I figured as a nice added bonus the 2000 series comparator had a Cl reading that goes to 10ppm as opposed to my current one that only goes to 5ppm (see photo in post #19). So using the new comparator I added 5 drops of R-0001 & 5 drops of R-0002. Conditions were perfect for me to get an accurate read. Sun was out, but low. Held block at arms length with my white siding on house as the background. I got a clear and definitive reading of 3ppm. No doubt in my mind. It was an exact match. (But I suspected that to be low based on prior days' tests using my newly acquired favorite toy. The FAS-DPD test).

So next I went to my old comparator (the one that only goes to 5 ppm) and again got a clear and definitive 3ppm reading. By the way, on both of these I went the step further to test for TC by adding 5 drops of R-0003. Both comparators agreed that FC and TC were both 3ppm, hence CC was 0.0. All good so far.

Test 3: Puled out the brand new FAS-DPD test. Using my Speed Stir I tested for free Chlorine. Very carefully letting the drops fall off the tip while holding bottle perfectly vertical. It took 12 drops to turn solution clear.

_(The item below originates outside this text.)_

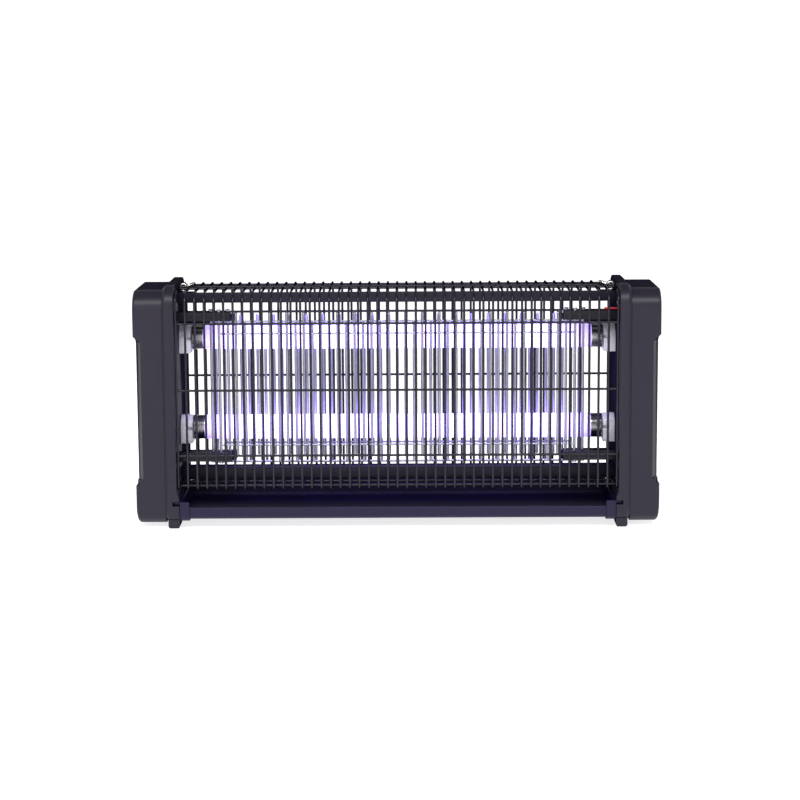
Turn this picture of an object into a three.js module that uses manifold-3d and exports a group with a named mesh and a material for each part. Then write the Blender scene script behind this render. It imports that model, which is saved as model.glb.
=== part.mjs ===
// Electric bug zapper: two end housings joined by rails, with two UV lamps, killing grids in front
// of and behind them, wire guards, and a catch tray that slides out to the front.
// Millimetres, +Z up, front towards -Y, origin at the middle of the footprint on the ground.

import * as THREE from 'three';
import { mergeGeometries, mergeVertices } from 'three/addons/utils/BufferGeometryUtils.js';
import Module from 'manifold-3d';

const wasm = await Module();
wasm.setup();

// ---------------------------------------------------------------- driving dimensions

// General
const GAP = 0.3; // between pieces that touch
const RUN = 0.6; // between pieces that slide or turn past each other
const CUT_MARGIN = 1; // how far a cutting tool runs past the face it opens

// Lamps: 15 W tubes with two-pin caps
const LAMP_LENGTH = 437.4; // cap face to cap face
const LAMP_RADIUS = 12.9;
const LAMP_WALL = 0.9;
const LAMP_NECK_RADIUS = 12.1; // where the glass enters its cap
const LAMP_CAP_RADIUS = 13;
const LAMP_CAP_LENGTH = 12.5;
const LAMP_CAP_WALL = 0.6;
const LAMP_CAP_FLOOR = 1.5;
const LAMP_SPACING = 97; // between the two lamp axes
const LAMP_SIDES = 16;
const PIN_RADIUS = 1.2;
const PIN_LENGTH = 7;
const PIN_SPACING = 12.7;

// Lamp holders
const HOLDER_THICKNESS = 12.4; // along the lamp
const HOLDER_RADIUS = 13.5;
const HOLDER_DROP = 16; // from the lamp axis to the holder's flat lower edge
const HOLDER_STUD_RADIUS = 2;
const HOLDER_STUD_LENGTH = 2.7; // ends inside the frame's web
const HOLDER_STUD_OFFSET = 10;
const ROTOR_RADIUS = 9.2;
const ROTOR_THICKNESS = 8.2;
const ROTOR_SIDES = 14;

// Stack of heights above the ground
const FOOT_HEIGHT = 7; // foot below the body of the frame
const RAIL_BASE = 45; // underside of the bottom rail
const RAIL_HEIGHT = 11;
const LOWER_LAMP_RISE = 43; // bottom rail to lower lamp axis
const UPPER_LAMP_DROP = 37.5; // top rail to upper lamp axis
const GUARD_TOP_RISE = 4.4; // top rail to the middle of the guard's top wires
const GUARD_BOTTOM_DROP = 3.5; // bottom rail to the middle of the guard's bottom wires
const FRAME_TOP_RISE = 7.1; // guard's top wires to the top of the frame

// End frames
const FRAME_DEPTH = 128;
const FRAME_THICKNESS = 12;
const FRAME_WEB = 3;
const FRAME_RIM = 2.5;
const FRAME_TOP_RADIUS = 22;
const FRAME_BOTTOM_RADIUS = 12;
const FOOT_SETBACK = 4;
const FOOT_LENGTH = 24;
const FOOT_INSET = 2.2; // outer side of a foot inside the outer face of the frame
const SWELL = 2.2; // the lower part of a frame is this much thicker, inwards
const SWELL_TOP = 39;
const SWELL_FULL = 33; // below this height the swell has its full thickness

// End caps
const CAP_LENGTH = 30.7;
const CAP_STEP = 3; // cap surface below the frame surface, front and back
const CAP_TOP_STEP = 5;
const CAP_BASE_STEP = 2; // cap underside below the frame's body
const CAP_WALL = 2.5;
const CAP_END_WALL = 8;
const CAP_TOP_RADIUS = 20;
const CAP_BOTTOM_RADIUS = 14;
const CAP_BEVEL = 3; // rounding of the outer end
const CAP_BEVEL_STEPS = 2;
const RECESS_DEPTH = 2.2; // hand recess in the outer end
const RECESS_LOW = 46;
const RECESS_TOP_DROP = 52; // below the frame top
const RECESS_SIDE = 11; // its floor slopes down to the front and the back over this depth
const RECESS_SIDE_FALL = 5.8;
const BOSS_RADIUS = 4.5; // round each cap screw, inside the cap
const BOSS_INSET_Y = 17;
const BOSS_TOP_DROP = 20; // below the frame top
const BOSS_LOW = 53;
const CORNER_STEPS = 3;

// Rails
const RAIL_DEPTH = 20;
const RAIL_WALL = 1.8;
const RAIL_BOSS = 7.5;
const EYE_SEAT = 16; // length of the solid ends of the top rail, which hold its screws and the eyes

// Guards: square wire about as heavy as the real round one
const WIRE = 2.2;
const EDGE_WIRE_EXTRA = 1; // the outermost two wires are this much heavier, to reach the cross wires
const WELD = 0.3; // how far crossing wires run into each other
const WIRE_PITCH = 10;
const GUARD_SETBACK = 5; // wire middle behind the front of the frame
const GUARD_BEND = 9;
const GUARD_FOOT_BEND = 4;
const FRONT_GUARD_END = 12.5; // middle plane to the wires that end the returns
const REAR_GUARD_END = 5;
const CROSS_WIRES = [35.8, 105, 174.9]; // on the face, above the guard's bottom wires
const FRONT_RETURN_WIRES = { top: [], bottom: [47] }; // behind or before the middle plane
const REAR_RETURN_WIRES = { top: [28, 50], bottom: [28, 50] };
const SOCKET_DEPTH = 1.9;

// Killing grids: square rods about as heavy as the real round ones
const ROD = 2.6;
const ROD_PITCH = 8.9;
const GRID_OFFSET = 30; // middle plane to the middle of a grid
const GRID_STAGGER = 3; // each comb from the middle of its grid
const GRID_END_MARGIN = 35; // least distance from the frame to the outermost rod
const CROSS_ROD = 2;
const LIVE_CROSS_DROP = 18.2; // upper arms to the live comb's upper cross rod
const LIVE_CROSS_RISE = 12.8; // lower arms to its lower one
const BEAD = 4.6;
const BEAD_HEIGHT = 2.4;

// Grid arms
const ARM_LENGTH = 56;
const ARM_HEIGHT = 9;
const ARM_DEPTH = 16;
const UPPER_ARM_RISE = 25.7; // upper lamp axis to the upper arms
const LOWER_ARM_DROP = 26.8; // lower lamp axis to the lower arms
const REAR_GRID_DROP = 9.5; // rear grid below the front one
const TANG_PROUD = 0.3; // past the outer side of the web
const TANG_WIDTH = 8;
const TANG_HEIGHT = 4;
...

A 6ppm Reading! (CC was still at 0 as determined by NOT changing back to pink after adding 5 drops of R-0003).

Now I am not overly concerned because at 3ppm I am ok (barely). At 6ppm I am great. (CYA = 70 so Cl can be 3 - 5 according to Cl/CYA chart for SWG). But we are talking about a 100% discrepancy here. I know the consensus of you will say trust the FAS-DPD because that is the preferred test. But I have trouble accepting that the Taylor comparators are this worthless. Sometimes I just want to get a quick reading and move on. Not have to check chlorine 3 different ways.

Can anyone see anything I could have done wrong in either of the tests I mentioned above? All reagents are fresh by the way.